While the Saudi monarchy is economically strong, because oil comes out of the ground there, it is militarily very weak. Trump supports a Saudi war against Yemen that has become a genocide, one that Saudi has been unable to end, despite the treasure it has cost. Maybe Trump sees himself as Hitler, MbS as Mussolini, and Yemen as Ethiopia. Trump supports the military dictatorship in Egypt, which ruthlessly oppresses the largest Arab population in the world. Maybe Trump thinks the end game is he and MbS being greeted in Libya as liberators.
Osama bin Laden and the other Saudis who attacked us on 9/11 were followers of the Caliphate ideology of Wahhabi Islam. Who, by the way, is the nominal head of that religion? The Kings of Saudi Arabia. The absolute rule of Sharia Law decreed by the Caliphate has been Saudi state ideology for almost a century. Trump is doing everything he can to bring it on, under MbS.

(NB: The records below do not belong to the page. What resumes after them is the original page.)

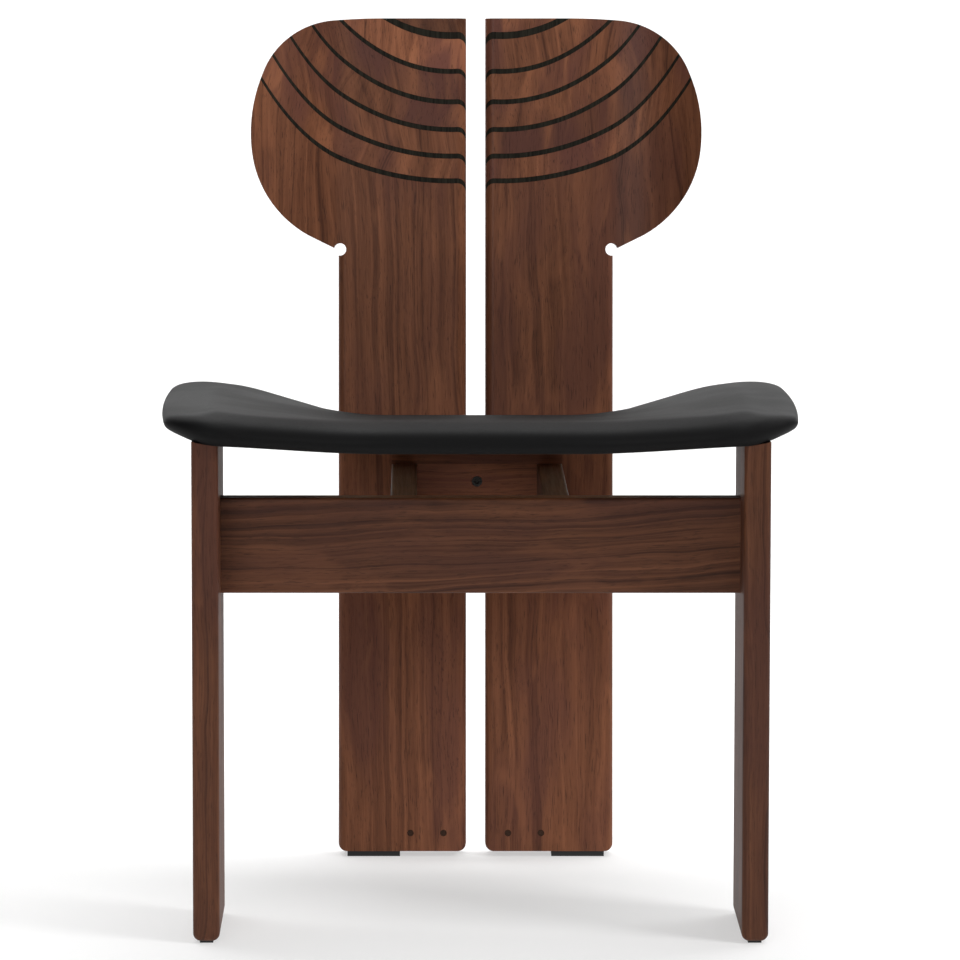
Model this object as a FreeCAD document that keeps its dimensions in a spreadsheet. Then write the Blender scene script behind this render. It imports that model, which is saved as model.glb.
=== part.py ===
import FreeCAD, Part
import math
import os
import re
import Sketcher
from FreeCAD import Placement, Rotation, Vector

# A walnut side chair: two back boards from floor to winged crest, two plank front legs
# joined by a deep apron, and a saddle-shaped leather seat carried on two rails.
# Millimetres. X runs across the chair, Y to its back, Z up from the floor.

SIZES = {
    # Distance from the front of the legs back to the chair's middle, where y is 0
    "origin_setback": 247.87,
    # Front legs: planks set edge on to the front, on thin glides, under the sides of the seat
    "leg_inset": 30,
    "leg_thickness": 24,
    "leg_depth": 140,
    "leg_edge_radius": 5,
    "leg_foot_radius": 7,
    "glide_thickness": 2,
    "glide_margin": 6,
    # Apron between the legs, with a tenon into each
    "apron_thickness": 24,
    "apron_height": 86.5,
    "apron_underside": 309,
    "apron_edge_radius": 3,
    "tenon_thickness": 10,
    "tenon_length": 16,
    "tenon_shoulder": 12,
    # Rails from the apron back to the boards
    "rail_span": 162,
    "rail_thickness": 24,
    "rail_height": 70,
    "rail_step": 2,
    "rail_edge_radius": 3,
    # Cross pieces between the rails
    "cleat_setback": 345,
    "cleat_thickness": 24,
    "cleat_height": 58,
    "cleat_edge_radius": 1.5,
    "spacer_height": 50,
    "spacer_drop": 5,
    # Screw through the cleat, and bolts up into the seat
    "screw_diameter": 6,
    "screw_head_diameter": 9.5,
    "screw_head_height": 5,
    "screw_length": 60,
    "screw_drop": 18,
    "hex_key": 5,
    "hex_depth": 3,
    "head_clearance": 0.3,
    "bolt_spacing": 60,
    "bolt_setback": 383,
    "bolt_length": 70,
    "bolt_recess": 8,
    # Loose tenons: upright ones in the ends of the rails, wide ones in the tops of the legs
    "loose_tenon_length": 30,
    "loose_tenon_thickness": 10,
    "loose_tenon_height": 44,
    "leg_tenon_width": 70,
    "leg_tenon_bite": 8,
    # Back boards
    "back_lean": 5,
    "back_setback": 415,
    "back_length": 813,
    "back_width": 266,
    "back_gap": 18.6,
    "board_thickness": 30,
    "board_inner_radius": 8.5,
    "board_outer_radius": 7,
    "board_foot_radius": 8,
    "board_clearance": 5.4,
    "foot_pad_width": 51,
    "foot_pad_inset": 8.5,
    "foot_pad_depth": 20,
    "foot_pad_setback": 3,
    "peg_diameter": 6.5,
    "peg_depth": 12,
    "peg_height": 23,
    "peg_inset": 22,
    "peg_pitch": 32,
    # Crest wing, in the plane of its board: where each arc of its outline ends
    "wing_half_width": 217.3,
    "wing_flat_end": 88.7,
    "wing_brow_end": 139.7,
    "wing_brow_drop": 2.2,
    "wing_brow_radius": 562,
    "wing_shoulder_end": 205.8,
    "wing_shoulder_drop": 54.5,
    "wing_shoulder_radius": 78.5,
    "wing_flank_end": 215,
    "wing_flank_drop": 135.9,
    "wing_flank_radius": 151.7,
    "wing_jowl_end": 162.3,
    "wing_jowl_drop": 210,
    "wing_jowl_radius": 105,
    "wing_lip_end": 130.7,
    "wing_lip_drop": 225.6,
    "notch_radius": 6,
    "notch_inset": 1.4,
    "notch_drop": 223.6,
    # Hollow of the wing: outside the board its face bends forward
    "hollow_start": 129,
    "hollow_radius": 131,
    "wing_back_start": 110,
    "wing_margin": 1.5,
    "wing_edge_thickness": 18,
    # Laminations: round bent layers that fall towards the back of the crest, from the top down
    "lamination_centre": 24.7,
    "lamination_fall_share": 1.2,
    "lamination_length_share": 4,
    "stripe_drop_1": 13.3,
    "stripe_radius_1": 177.4,
    "stripe_drop_2": 48.9,
    "stripe_radius_2": 192.4,
    "stripe_drop_3": 78.4,
    "stripe_radius_3": 220.9,
    "stripe_drop_4": 105.2,
    "stripe_radius_4": 264.7,
    "stripe_drop_5": 130.9,
    "stripe_radius_5": 328.9,
    "stripe_drop_6": 154.9,
    "stripe_radius_6": 407,
    "inlay_height": 4.9,
    "inlay_height_top": 6.8,
    # Seat
    "seat_width": 576,
    "seat_front_height": 468.7,
    "seat_rear_height": 429,
    "seat_front_rise": 8.6,
    "seat_rear_rise": 40.7,
    "seat_thickness": 26.9,
    "seat_overhang": 12.2,
    "seat_depth": 460,
    "seat_front_corner_width": 48,
    "seat_front_corner_depth": 95.6,
    "seat_rear_corner_width": 174,
    "seat_rear_corner_depth": 182.5,
    "seat_dish_half_width": 92,
    "seat_flank_width": 187,
    "leather_thickness": 1.6,
    "ply_thickness": 10,
    "seat_clearance": 0.2,
    "leather_window_width": 290,
    "leather_window_start": 45,
    "leather_window_length": 350,
    "leather_window_drop": 5,
    "leather_window_rise": 18,
    "carrier_setback": 335,
    "carrier_length": 58,
    "carrier_height": 24,
    # Room that a cutting shape reaches past what it cuts
    "overrun": 10,
}

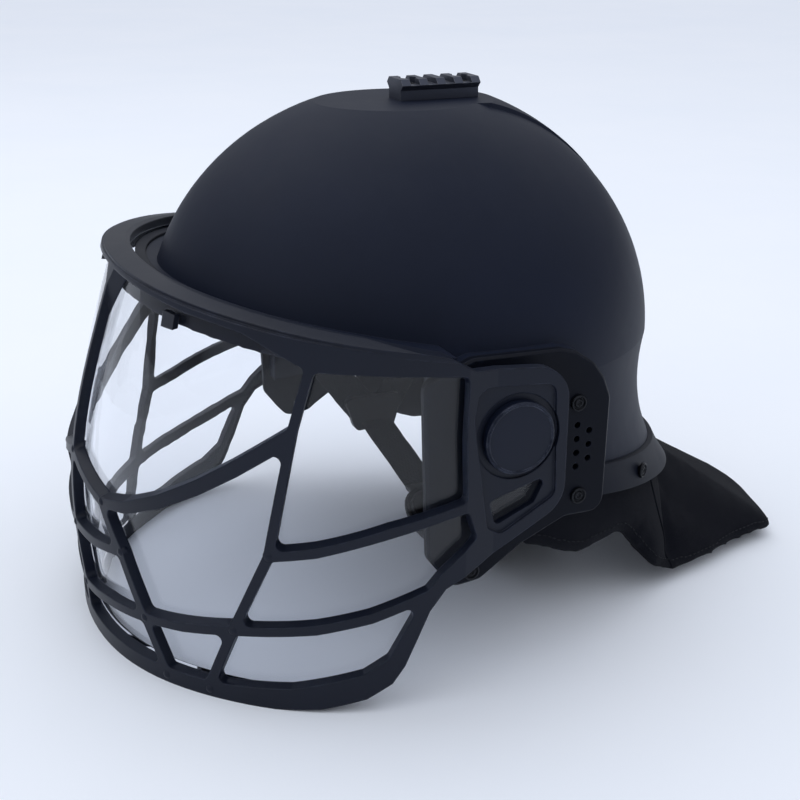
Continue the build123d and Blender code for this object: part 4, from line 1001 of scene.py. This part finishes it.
@dataclass
class StudioView:
    """The camera of the photograph."""

    target: Point = (0.0031, -0.0200, 0.1010)
    azimuth: float = 66.65
    elevation: float = 20.54
    distance: float = 0.7804
    roll: float = 0.27
    lens: float = 61.76

    def build(self) -> None:
        """Makes the camera and gives it to the scene."""
        turn, rise, roll = (math.radians(a) for a in (self.azimuth, self.elevation, self.roll))
        back = Vector(
            (math.sin(turn) * math.cos(rise), -math.cos(turn) * math.cos(rise), math.sin(rise))
        )
        right = Vector((math.cos(turn), math.sin(turn), 0.0))
        up = back.cross(right)
        side = math.cos(roll) * right + math.sin(roll) * up
        top = math.cos(roll) * up - math.sin(roll) * right
        data = bpy.data.cameras.new("photo view")
        data.sensor_width = 36.0
        data.lens = self.lens
        data.clip_start = 0.02
        data.clip_end = 60.0
        camera = Workshop.add("photo view", data)
        spot = Vector(self.target) + self.distance * back
        turned = Matrix((side, top, back)).transposed().to_4x4()
        camera.matrix_world = Matrix.Translation(spot) @ turned
        bpy.context.scene.camera = camera


@dataclass
class Lamp:
    """One soft lamp."""

    name: str
    place: Point
    aim: Point
    size: tuple[float, float]
    power: float
    colour: tuple[float, float, float] = (0.96, 0.98, 1.0)

    def build(self) -> None:
        """Hangs the lamp."""
        data = bpy.data.lights.new(self.name, "AREA")
        data.shape = "RECTANGLE"
        data.size, data.size_y = self.size
        data.energy = self.power
        data.color = self.colour
        lamp = Workshop.add(self.name, data)
        lamp.location = self.place
        way = Vector(self.aim) - Vector(self.place)
        lamp.rotation_euler = way.to_track_quat("-Z", "Y").to_euler()


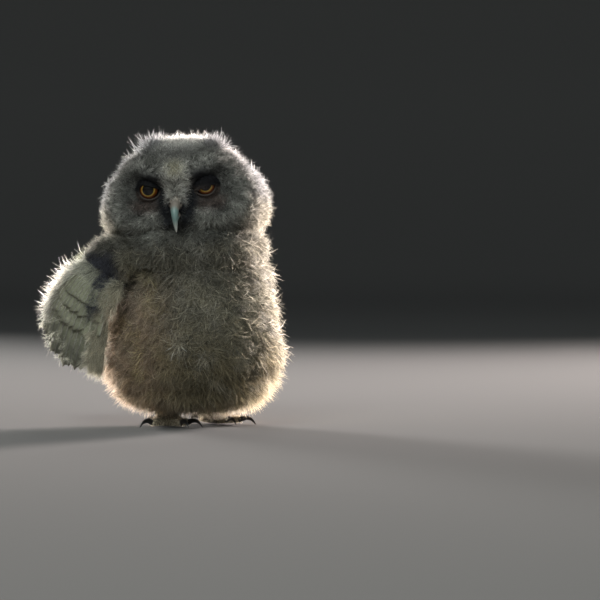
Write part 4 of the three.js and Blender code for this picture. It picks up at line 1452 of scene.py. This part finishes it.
def vane_colour(tree, along, edge, mottle):
    """Dark bars across the vane, pale edges, and a darker end."""
    # Bars run a little towards the tip at the edges, and are mottled
    swept = math_node(tree, "MULTIPLY_ADD", edge, -0.018, along)
    shaken = math_node(tree, "MULTIPLY_ADD", mottle, 0.03, swept)
    wave = math_node(tree, "SINE", math_node(tree, "MULTIPLY", shaken, 2 * math.pi * 100 / FEATHER_BARS))
    barred = blended(tree, ranged(tree, wave, 0.1, 0.6, end=0.22), paint("feather"), paint("bar"))
    edged = blended(tree, ranged(tree, edge, 0.8, 1.0, end=0.85), barred, paint("pale"))
    return blended(tree, ranged(tree, along, 0.42, 0.7, end=0.7), edged, paint("bar"))


def vane_material():
    """Vane with dark bars, pale edges and fine slanting barbs."""
    material, tree, shader = new_material("vane", Roughness=0.7, Specular_IOR_Level=0.3)
    parts = put(tree, "ShaderNodeSeparateXYZ", [map_place(tree)])
    along = parts.outputs["X"]
    edge = math_node(tree, "ABSOLUTE", math_node(tree, "MULTIPLY_ADD", parts.outputs["Y"], 2.0, -1.0))
    mottle = noise(tree, object_place(tree), 260.0, 5.0)
    slant = math_node(tree, "MULTIPLY_ADD", edge, -0.06, along)
    barbs = math_node(tree, "SINE", math_node(tree, "MULTIPLY", slant, 2 * math.pi * 160))
    light = math_node(tree, "MULTIPLY_ADD", barbs, 0.10, 0.92)
    speckle = math_node(tree, "MULTIPLY_ADD", mottle, 0.5, 0.6)
    speckle = math_node(tree, "MULTIPLY_ADD", attribute_node(tree, "tone").outputs["Fac"], 0.3, speckle)
    shade = vane_colour(tree, along, edge, mottle)
    shade = scaled(tree, shade, math_node(tree, "MULTIPLY", light, speckle))
    tree.links.new(shade, shader.inputs["Base Color"])
    roughen(tree, shader, barbs, 0.35, 0.0002)
    let_through(tree, shader, shade, 0.22)
    return material


# Settings

COLOURS = {
    "breast": ((0.62, 0.60, 0.535), "grey-brown of the middle breast"),
    "dusky": ((0.35, 0.35, 0.335), "dark grey mottling"),
    "belly": ((0.545, 0.51, 0.42), "brownish buff of the lower belly"),
    # The flank colour is partly the down's own buff, partly a painted warm glow
    "flank": ((0.86, 0.75, 0.68), "warm buff of the flanks"),
    "pale": ((0.82, 0.81, 0.78), "whitish down"),
    "straw": ((0.74, 0.70, 0.50), "yellowish streaks on forehead and sides"),
    "crown": ((0.51, 0.512, 0.51), "whitish grey of the crown"),
    "cheek": ((0.54, 0.54, 0.515), "olive grey of the cheeks"),
    "mask": ((0.16, 0.165, 0.18), "dark slate mask round the eyes and bill"),
    "brown": ((0.39, 0.35, 0.33), "brownish grey under the eyes"),
    "slate": ((0.33, 0.335, 0.37), "dark slate of the shoulders"),
    "leg": ((0.78, 0.73, 0.64), "pale buff of the feet"),
    "iris_edge": ((0.52, 0.27, 0.08), "orange at the iris's edge"),
    "iris": ((0.78, 0.63, 0.27), "yellow inside the iris"),
    # The bill colour is partly a painted highlight over dark grey horn
    "bill": ((0.40, 0.49, 0.475), "blue-grey of the bill"),
    "cere": ((0.54, 0.51, 0.47), "grey-beige of the cere"),
    "horn": ((0.10, 0.095, 0.10), "blackish horn of the claws"),
    "lid": ((0.085, 0.085, 0.10), "dark skin of the lids"),
    "feather": ((0.68, 0.69, 0.59), "grey buff of the wing feathers"),
    "bar": ((0.26, 0.25, 0.24), "dark bars of wing and tail"),
    "shaft": ((0.58, 0.55, 0.49), "pale feather shafts"),
    "floor": ((0.36, 0.36, 0.355), "floor and backdrop"),
}


class OwlColours(bpy.types.PropertyGroup):
    """The colours of coat, eyes, bill and feathers."""


for colour_name, (colour_value, colour_words) in COLOURS.items():
    OwlColours.__annotations__[colour_name] = bpy.props.FloatVectorProperty(
        name=colour_name.replace("_", " ").capitalize(),
        description=colour_words,
        subtype="COLOR_GAMMA",
        size=3,
        min=0,
        max=1,
        default=colour_value,
    )


def length_setting(name, description, default):
    """A setting in millimetres."""
    words = description + ", in millimetres"
    return bpy.props.FloatProperty(name=name, description=words, default=default, min=0.1)


class OwlCoat(bpy.types.PropertyGroup):
    """Lengths and density of the down."""

    body_length: length_setting("Body", "length of the body's down", 12.5)
    hem_length: length_setting("Hem", "length of the down that hangs over the legs", 14)
    head_length: length_setting("Head", "length of the down on crown and nape", 9)
    face_length: length_setting("Face", "length of the face's fine feathers", 5.5)
    wedge_length: length_setting("Wedge", "length of the whitish feathers between the brows", 6)
    shoulder_length: length_setting("Shoulder", "length of the down on the shoulders", 8)
    leg_length: length_setting("Leg", "length of the down on the legs", 6)
    toe_length: length_setting("Toe", "length of the down on the toes", 2.6)
    density: bpy.props.FloatProperty(
        name="Density", description="tufts for each square millimetre of skin", default=0.85, min=0.05
    )
    glow: bpy.props.FloatProperty(
        name="Glow", description="share of light that passes through a strand", subtype="FACTOR", default=0.58
    )
    seed: bpy.props.IntProperty(name="Seed", description="changes the chance placing of the tufts", default=5)


# Operators


class OWL_OT_skin(bpy.types.Operator):
    """Builds one skin for torso, neck, head, legs and feet, with the markings and lie of the coat on it."""

    bl_idname = "owl.skin"
    bl_label = "Skin"

    def execute(self, context):
        mesh = skin_shell()
        dress_skin(mesh)
        skin = add_object("skin", mesh, skin_material())
        settle(skin, "down", "torso", "neck", "head", "leg_left", "leg_right", "foot_left", "foot_right")
        return {"FINISHED"}


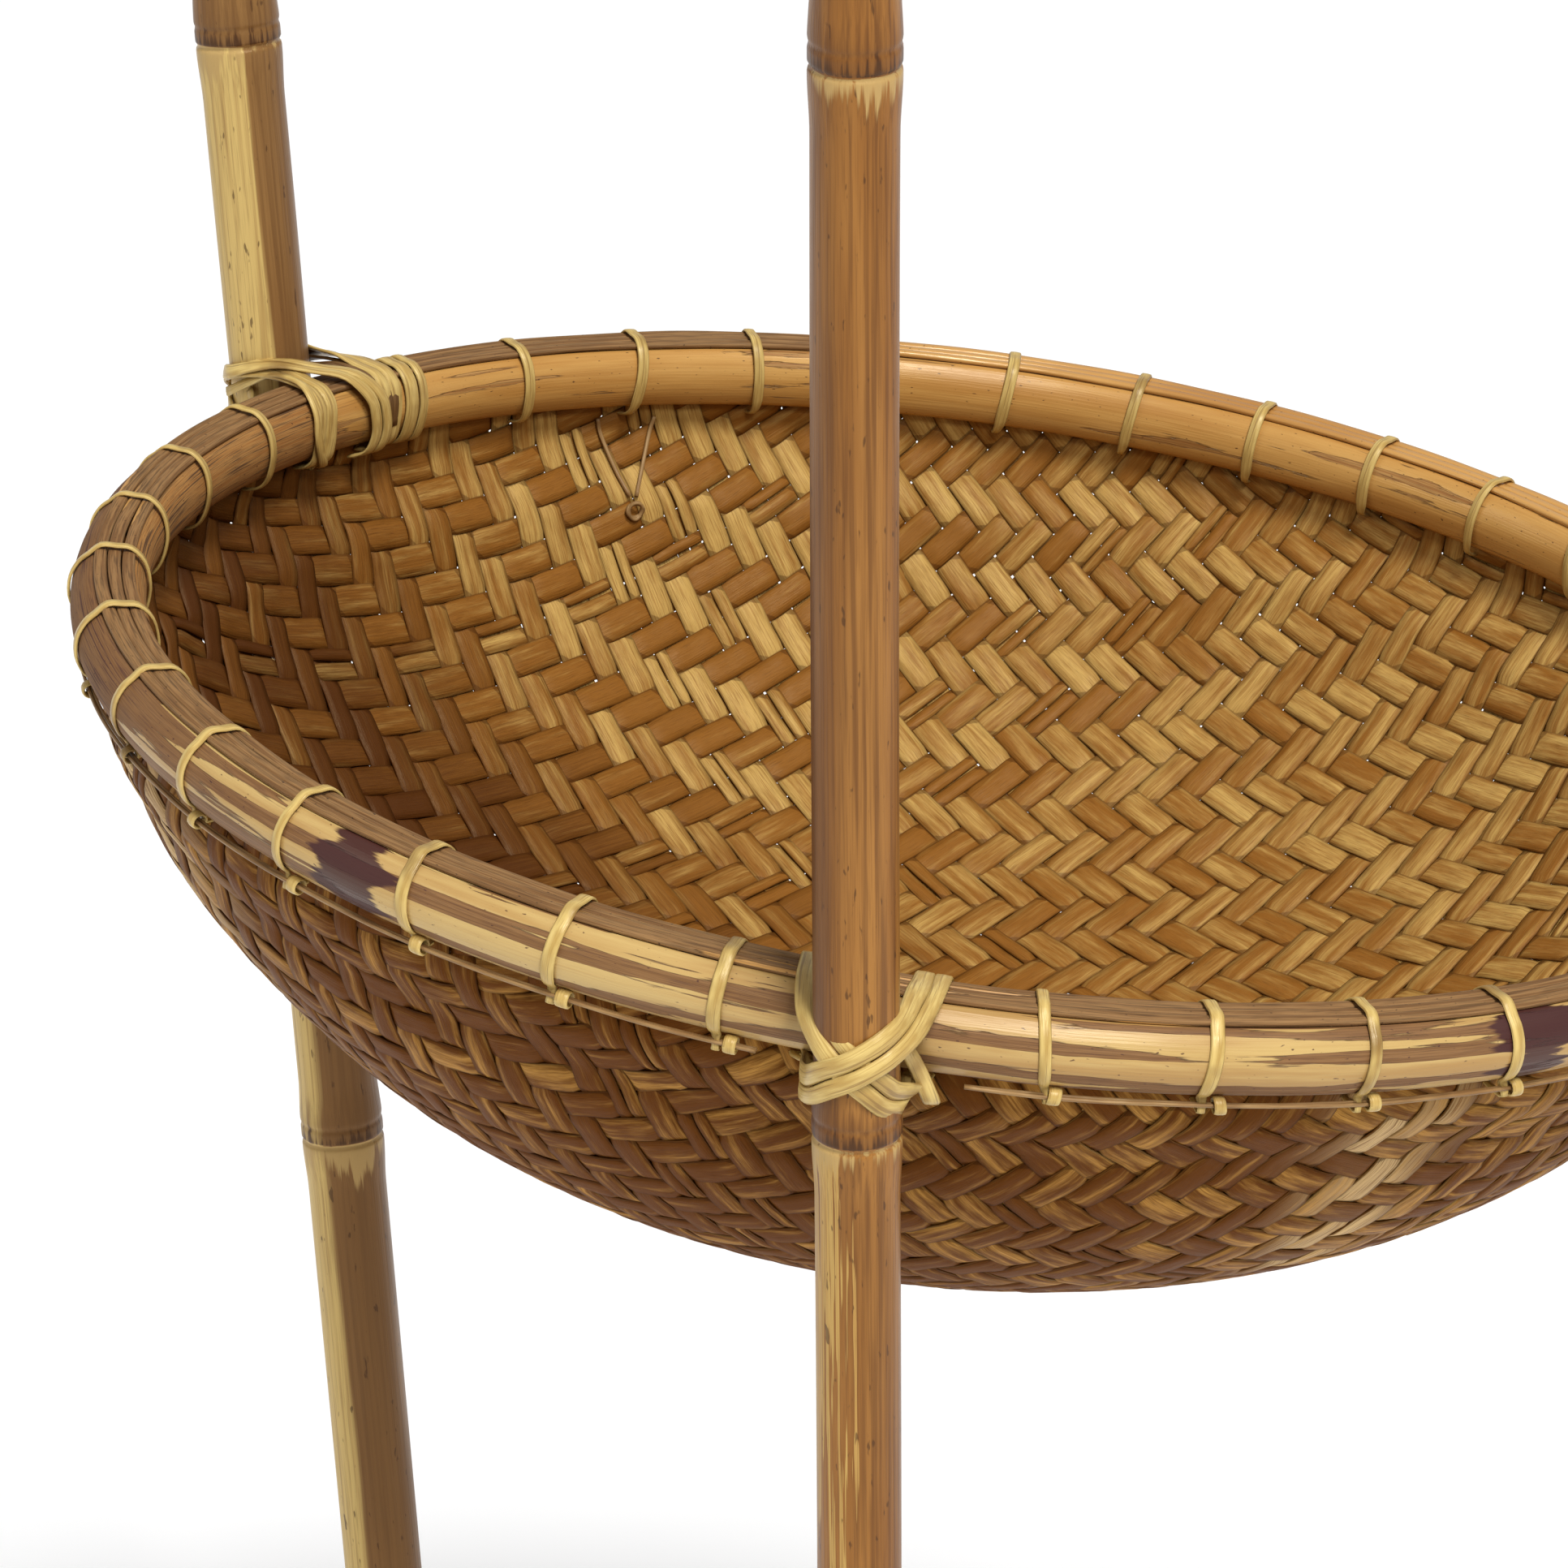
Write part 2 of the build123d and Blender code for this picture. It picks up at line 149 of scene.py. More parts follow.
class Shape:
    """A bmesh being put together from grids and spun profiles, then made an object."""

    def __init__(self, marks: Sequence[str] = ()) -> None:
        """Starts an empty shape.

        Args:
            marks: Names of the per-vertex values that its finish reads.
        """
        self.bm = bmesh.new()
        self.uv = self.bm.loops.layers.uv.new("lay")
        self.marks = {name: self.bm.verts.layers.float.new(name) for name in marks}

    def grid(self, along: int, across: int, place: Place, size: tuple[float, float],
             start: tuple[float, float] = (0.0, 0.0), **marks: float) -> list[bmesh.types.BMVert]:
        """Lays a grid of quads and moves it into place.

        Args:
            along: Quads along the piece.
            across: Quads across it.
            place: Turns rows of (along, across) shares into rows of positions.
            size: Length and width in metres, for the UV map.
            start: Where the UV map starts.
            **marks: A value for each mark.

        Returns:
            The new vertices.
        """
        made = bmesh.ops.create_grid(self.bm, x_segments=along, y_segments=across, size=0.5)["verts"]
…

Right now, they’re both closer to their aims than any autocrat has come since Hitler ruled Europe.
But there’s a problem with this. Go back to the Carter analogy. Technology now dominates the world, not oil. Oil can be replaced. MbS knows this and believes that if he buys enough solar panels he can power the electric world as he now powers the oil world.
But solar panels are not resources. They are a product of technology. They’re constantly dropping in price, and in cost. New technologies for making them, and for energy storage, are coming along all the time. Sometime in the next few years one of them is going to break out, delivering a Moore’s Law 10x improvement in cost efficiency. What happens to MbS’ dreams of energy dominance then? It shatters like the glass in so many of today’s silicon-based solar panels.
Trump has tied himself to a cause doomed to failure, a Caliphate doomed to die because its business model is becoming inoperative. His chief ally is Ozymandias.
Technology has no use of slaves. It needs high quality human capital, educated and willing men and women who can use the tools of Moore’s Law to recreate the future and rebuild the world. History has no use for the lazy male misogynists of MbS’ Arabia.
The conflict now starting in Turkey and Iran looks like a winner to many American analysts. It’s a loser. Trump has hitched himself, not to a thoroughbred, but to a nag, and both will be inexorably destroyed by economic forces that long ago made them irrelevant.
When? Probably sometime in the fall of 2019. The symmetry would be exquisite.